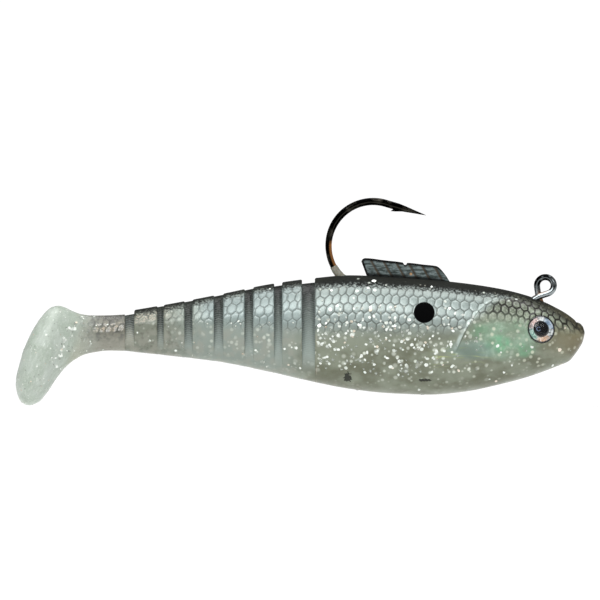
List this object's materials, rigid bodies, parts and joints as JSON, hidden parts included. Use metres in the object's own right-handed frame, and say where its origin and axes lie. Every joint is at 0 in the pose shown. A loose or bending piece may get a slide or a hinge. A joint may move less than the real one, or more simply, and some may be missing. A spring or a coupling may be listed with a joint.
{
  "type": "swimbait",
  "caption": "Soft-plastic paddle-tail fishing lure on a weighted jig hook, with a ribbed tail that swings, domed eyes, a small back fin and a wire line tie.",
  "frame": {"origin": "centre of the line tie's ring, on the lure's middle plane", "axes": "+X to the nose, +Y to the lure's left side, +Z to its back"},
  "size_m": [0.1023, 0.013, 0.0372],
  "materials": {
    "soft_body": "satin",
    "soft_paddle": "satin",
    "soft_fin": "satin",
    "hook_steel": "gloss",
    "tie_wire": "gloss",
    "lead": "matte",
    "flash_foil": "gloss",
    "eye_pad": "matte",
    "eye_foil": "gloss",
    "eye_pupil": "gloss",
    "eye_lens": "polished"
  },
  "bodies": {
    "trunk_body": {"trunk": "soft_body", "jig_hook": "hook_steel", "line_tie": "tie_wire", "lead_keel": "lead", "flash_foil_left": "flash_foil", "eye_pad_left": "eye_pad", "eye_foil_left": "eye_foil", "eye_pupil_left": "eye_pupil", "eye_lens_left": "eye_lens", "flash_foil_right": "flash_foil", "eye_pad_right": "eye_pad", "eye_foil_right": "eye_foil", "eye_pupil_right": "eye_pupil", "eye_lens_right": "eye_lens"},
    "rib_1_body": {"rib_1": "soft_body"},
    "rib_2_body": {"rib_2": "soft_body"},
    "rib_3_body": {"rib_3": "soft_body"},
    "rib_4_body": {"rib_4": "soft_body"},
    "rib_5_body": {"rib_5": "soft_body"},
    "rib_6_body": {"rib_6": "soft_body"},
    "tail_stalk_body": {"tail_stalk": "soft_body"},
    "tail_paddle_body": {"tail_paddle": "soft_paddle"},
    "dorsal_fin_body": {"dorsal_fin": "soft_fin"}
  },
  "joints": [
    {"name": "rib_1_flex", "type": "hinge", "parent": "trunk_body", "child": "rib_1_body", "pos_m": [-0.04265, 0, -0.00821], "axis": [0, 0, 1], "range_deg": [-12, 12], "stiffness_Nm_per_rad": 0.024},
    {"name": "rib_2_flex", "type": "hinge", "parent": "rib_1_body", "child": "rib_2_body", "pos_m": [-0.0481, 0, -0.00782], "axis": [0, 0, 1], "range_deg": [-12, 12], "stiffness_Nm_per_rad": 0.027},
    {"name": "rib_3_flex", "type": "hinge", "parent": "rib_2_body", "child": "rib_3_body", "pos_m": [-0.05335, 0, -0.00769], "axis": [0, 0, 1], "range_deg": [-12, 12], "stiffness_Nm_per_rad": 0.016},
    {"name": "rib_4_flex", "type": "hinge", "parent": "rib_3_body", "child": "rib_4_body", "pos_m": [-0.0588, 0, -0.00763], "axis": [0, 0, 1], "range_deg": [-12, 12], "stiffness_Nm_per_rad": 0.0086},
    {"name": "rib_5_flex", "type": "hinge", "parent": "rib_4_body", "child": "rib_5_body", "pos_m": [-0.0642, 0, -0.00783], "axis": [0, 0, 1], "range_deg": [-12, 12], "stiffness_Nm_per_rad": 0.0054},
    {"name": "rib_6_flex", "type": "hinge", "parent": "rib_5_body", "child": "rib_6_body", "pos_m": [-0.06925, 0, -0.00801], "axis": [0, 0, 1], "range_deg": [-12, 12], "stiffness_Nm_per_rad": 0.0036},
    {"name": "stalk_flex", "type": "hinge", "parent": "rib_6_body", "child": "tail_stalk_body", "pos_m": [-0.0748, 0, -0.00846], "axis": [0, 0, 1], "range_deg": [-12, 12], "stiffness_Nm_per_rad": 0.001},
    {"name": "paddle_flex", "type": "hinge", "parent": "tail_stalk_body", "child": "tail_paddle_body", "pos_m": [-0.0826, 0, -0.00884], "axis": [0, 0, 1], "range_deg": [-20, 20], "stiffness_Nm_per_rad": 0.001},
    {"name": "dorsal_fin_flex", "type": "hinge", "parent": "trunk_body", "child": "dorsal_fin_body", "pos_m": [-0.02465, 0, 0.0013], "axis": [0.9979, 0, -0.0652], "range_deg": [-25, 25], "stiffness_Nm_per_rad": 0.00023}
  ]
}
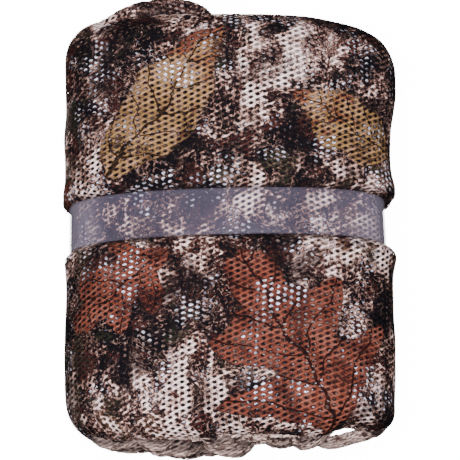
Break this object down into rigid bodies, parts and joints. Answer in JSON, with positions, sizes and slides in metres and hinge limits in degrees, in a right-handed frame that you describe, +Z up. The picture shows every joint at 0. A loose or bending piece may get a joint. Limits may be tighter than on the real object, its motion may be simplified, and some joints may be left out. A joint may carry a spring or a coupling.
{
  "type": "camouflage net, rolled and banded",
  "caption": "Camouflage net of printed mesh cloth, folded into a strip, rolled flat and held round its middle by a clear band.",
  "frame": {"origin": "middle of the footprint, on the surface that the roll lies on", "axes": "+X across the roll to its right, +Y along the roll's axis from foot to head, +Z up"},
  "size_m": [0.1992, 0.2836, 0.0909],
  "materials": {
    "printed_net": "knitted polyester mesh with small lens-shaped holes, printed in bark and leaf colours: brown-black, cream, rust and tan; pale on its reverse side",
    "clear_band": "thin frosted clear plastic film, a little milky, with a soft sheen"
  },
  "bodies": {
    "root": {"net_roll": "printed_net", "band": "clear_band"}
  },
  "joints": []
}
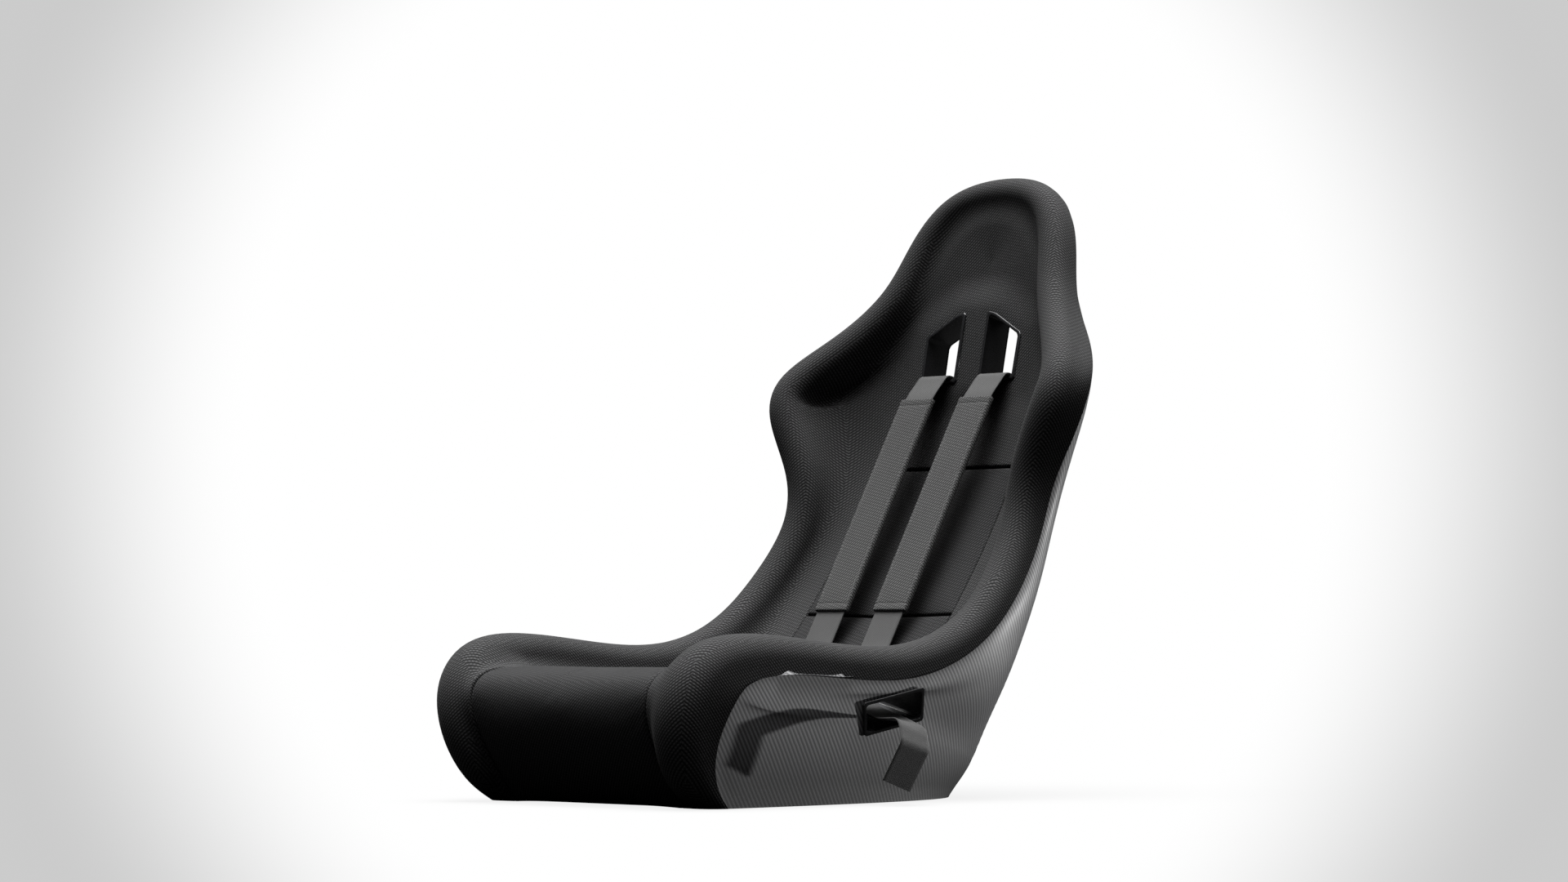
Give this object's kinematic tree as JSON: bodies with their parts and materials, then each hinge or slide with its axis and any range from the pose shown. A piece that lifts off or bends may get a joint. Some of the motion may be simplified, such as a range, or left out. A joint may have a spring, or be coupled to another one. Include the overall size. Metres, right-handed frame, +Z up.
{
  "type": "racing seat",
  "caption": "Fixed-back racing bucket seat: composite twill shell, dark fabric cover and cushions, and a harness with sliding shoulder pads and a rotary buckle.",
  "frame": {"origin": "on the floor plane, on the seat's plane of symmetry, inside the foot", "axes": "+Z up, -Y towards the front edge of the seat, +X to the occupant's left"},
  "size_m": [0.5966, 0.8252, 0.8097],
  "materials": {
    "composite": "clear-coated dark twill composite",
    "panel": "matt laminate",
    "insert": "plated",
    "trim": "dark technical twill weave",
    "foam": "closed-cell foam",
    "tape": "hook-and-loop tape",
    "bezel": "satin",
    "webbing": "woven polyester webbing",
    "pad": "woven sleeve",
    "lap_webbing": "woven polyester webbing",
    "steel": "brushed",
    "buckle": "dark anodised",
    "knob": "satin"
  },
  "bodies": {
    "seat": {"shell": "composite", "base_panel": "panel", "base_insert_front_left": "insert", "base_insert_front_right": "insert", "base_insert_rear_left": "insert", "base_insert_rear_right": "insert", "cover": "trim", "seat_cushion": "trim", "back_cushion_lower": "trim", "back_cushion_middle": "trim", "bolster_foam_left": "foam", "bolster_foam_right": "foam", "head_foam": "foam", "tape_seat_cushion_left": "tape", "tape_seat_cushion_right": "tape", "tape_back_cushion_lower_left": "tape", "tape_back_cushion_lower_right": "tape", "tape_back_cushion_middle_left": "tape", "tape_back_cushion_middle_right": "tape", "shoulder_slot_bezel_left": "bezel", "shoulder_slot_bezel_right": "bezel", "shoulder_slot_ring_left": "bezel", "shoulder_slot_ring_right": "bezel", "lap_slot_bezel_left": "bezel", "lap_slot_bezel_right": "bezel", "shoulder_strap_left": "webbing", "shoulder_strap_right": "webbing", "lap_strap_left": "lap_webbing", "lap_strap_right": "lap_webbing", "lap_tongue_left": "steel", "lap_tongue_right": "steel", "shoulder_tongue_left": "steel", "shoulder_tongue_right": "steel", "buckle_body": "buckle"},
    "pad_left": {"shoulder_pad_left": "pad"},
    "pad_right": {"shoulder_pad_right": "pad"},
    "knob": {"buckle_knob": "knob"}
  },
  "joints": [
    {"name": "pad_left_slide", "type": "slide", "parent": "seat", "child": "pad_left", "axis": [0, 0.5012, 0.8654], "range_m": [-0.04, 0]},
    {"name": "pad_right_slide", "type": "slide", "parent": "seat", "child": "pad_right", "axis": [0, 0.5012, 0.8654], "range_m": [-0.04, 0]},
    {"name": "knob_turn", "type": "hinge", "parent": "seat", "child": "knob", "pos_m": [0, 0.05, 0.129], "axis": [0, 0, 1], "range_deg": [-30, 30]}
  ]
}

* * *

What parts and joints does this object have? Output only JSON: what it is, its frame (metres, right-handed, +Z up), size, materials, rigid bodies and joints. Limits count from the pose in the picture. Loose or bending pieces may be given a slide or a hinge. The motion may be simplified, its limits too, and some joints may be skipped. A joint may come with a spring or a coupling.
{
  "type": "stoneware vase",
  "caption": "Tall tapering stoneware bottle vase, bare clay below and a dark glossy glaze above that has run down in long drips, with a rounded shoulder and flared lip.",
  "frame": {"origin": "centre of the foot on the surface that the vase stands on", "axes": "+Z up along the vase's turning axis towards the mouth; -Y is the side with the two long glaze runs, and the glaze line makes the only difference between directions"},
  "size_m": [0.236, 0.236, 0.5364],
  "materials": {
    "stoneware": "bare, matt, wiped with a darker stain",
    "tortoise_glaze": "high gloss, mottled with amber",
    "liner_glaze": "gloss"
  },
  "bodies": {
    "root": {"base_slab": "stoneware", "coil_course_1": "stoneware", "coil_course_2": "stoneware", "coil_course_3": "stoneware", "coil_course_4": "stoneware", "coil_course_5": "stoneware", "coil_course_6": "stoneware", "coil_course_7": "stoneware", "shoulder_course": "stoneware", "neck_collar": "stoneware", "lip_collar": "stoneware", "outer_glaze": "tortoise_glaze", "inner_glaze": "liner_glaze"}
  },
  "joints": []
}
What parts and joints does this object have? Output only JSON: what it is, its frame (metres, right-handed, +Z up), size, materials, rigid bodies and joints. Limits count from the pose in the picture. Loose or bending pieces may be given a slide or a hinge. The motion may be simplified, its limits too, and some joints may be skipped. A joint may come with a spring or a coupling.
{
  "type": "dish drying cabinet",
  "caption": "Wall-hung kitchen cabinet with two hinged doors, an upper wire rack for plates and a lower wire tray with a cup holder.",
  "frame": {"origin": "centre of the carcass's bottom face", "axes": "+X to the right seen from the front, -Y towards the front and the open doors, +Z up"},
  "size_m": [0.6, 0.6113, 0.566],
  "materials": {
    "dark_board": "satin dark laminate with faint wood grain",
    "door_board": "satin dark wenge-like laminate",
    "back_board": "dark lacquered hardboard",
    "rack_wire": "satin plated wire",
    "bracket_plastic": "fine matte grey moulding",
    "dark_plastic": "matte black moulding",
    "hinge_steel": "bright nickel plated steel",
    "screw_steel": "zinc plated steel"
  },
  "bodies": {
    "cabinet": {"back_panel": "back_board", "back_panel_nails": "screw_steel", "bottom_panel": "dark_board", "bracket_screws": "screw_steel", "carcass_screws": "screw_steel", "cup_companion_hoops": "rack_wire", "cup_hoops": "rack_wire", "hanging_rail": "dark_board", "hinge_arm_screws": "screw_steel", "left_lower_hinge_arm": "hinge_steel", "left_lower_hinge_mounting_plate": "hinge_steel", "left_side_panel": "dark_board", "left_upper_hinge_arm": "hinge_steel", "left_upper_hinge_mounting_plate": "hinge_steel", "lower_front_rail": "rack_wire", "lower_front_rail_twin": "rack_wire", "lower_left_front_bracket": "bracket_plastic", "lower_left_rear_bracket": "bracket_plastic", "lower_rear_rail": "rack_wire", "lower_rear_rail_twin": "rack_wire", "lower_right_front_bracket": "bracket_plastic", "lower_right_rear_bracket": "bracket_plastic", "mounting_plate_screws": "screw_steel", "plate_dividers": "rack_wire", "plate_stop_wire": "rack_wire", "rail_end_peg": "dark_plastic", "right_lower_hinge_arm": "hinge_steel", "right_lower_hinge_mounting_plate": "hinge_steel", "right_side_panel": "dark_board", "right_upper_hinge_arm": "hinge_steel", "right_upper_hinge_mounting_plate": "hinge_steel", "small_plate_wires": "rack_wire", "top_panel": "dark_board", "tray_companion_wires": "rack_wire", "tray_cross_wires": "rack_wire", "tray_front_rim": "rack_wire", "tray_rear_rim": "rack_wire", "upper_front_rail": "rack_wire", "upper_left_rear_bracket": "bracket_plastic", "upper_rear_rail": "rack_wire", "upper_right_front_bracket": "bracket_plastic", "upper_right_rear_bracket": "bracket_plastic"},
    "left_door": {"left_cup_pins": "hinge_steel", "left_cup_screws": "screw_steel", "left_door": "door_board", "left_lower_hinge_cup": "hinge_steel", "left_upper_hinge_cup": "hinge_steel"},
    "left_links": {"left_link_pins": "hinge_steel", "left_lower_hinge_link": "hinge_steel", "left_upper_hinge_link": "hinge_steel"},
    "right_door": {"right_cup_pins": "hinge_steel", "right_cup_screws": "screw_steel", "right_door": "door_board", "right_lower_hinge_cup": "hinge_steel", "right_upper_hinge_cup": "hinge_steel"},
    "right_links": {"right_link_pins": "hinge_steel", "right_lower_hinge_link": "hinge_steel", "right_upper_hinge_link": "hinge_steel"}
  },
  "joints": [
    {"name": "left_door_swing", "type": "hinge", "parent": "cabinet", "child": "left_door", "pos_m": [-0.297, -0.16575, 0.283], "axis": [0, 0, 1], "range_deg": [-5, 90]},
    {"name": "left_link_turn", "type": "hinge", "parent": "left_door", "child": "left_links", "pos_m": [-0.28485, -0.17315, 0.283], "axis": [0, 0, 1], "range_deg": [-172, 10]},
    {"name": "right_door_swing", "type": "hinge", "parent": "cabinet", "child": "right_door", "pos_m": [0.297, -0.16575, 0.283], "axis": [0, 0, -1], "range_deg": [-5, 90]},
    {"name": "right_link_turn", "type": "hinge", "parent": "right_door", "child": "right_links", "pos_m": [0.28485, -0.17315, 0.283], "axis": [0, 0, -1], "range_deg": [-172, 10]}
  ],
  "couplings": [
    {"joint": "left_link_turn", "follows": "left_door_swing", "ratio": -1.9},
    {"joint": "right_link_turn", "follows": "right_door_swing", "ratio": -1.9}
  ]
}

...

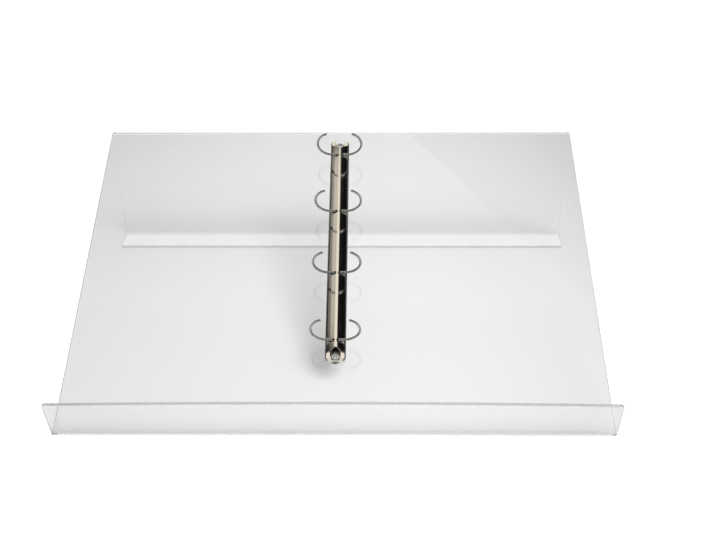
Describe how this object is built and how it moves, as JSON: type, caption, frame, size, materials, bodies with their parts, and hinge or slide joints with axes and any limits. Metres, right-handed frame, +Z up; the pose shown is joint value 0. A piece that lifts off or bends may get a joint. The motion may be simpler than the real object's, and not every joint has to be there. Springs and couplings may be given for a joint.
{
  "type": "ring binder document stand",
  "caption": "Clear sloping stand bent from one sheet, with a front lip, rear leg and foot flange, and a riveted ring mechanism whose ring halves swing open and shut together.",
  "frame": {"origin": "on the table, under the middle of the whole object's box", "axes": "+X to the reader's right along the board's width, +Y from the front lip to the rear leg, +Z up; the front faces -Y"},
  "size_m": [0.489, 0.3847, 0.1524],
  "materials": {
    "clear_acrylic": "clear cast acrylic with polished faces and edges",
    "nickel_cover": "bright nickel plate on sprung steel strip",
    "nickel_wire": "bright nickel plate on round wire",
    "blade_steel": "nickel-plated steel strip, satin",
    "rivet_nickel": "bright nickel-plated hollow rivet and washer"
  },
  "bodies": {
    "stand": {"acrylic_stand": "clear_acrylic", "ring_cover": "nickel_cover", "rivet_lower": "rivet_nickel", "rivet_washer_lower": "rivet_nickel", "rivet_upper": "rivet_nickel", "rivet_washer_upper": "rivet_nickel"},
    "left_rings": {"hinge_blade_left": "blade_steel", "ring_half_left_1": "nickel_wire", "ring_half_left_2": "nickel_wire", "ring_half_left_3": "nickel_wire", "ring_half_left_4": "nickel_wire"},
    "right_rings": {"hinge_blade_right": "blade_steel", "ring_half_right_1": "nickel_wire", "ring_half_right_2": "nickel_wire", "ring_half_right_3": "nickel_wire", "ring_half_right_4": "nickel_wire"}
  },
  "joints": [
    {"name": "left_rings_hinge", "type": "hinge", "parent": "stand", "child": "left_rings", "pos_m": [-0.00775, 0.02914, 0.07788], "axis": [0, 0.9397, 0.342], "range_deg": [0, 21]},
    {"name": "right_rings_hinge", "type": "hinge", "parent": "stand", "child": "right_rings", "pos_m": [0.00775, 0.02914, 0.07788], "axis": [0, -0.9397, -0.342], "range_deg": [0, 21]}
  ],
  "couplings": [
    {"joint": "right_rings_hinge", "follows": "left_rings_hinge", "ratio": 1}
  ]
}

Given instruction
Report only the number of lines in the records that include the word "shown".

Result of this exercise
3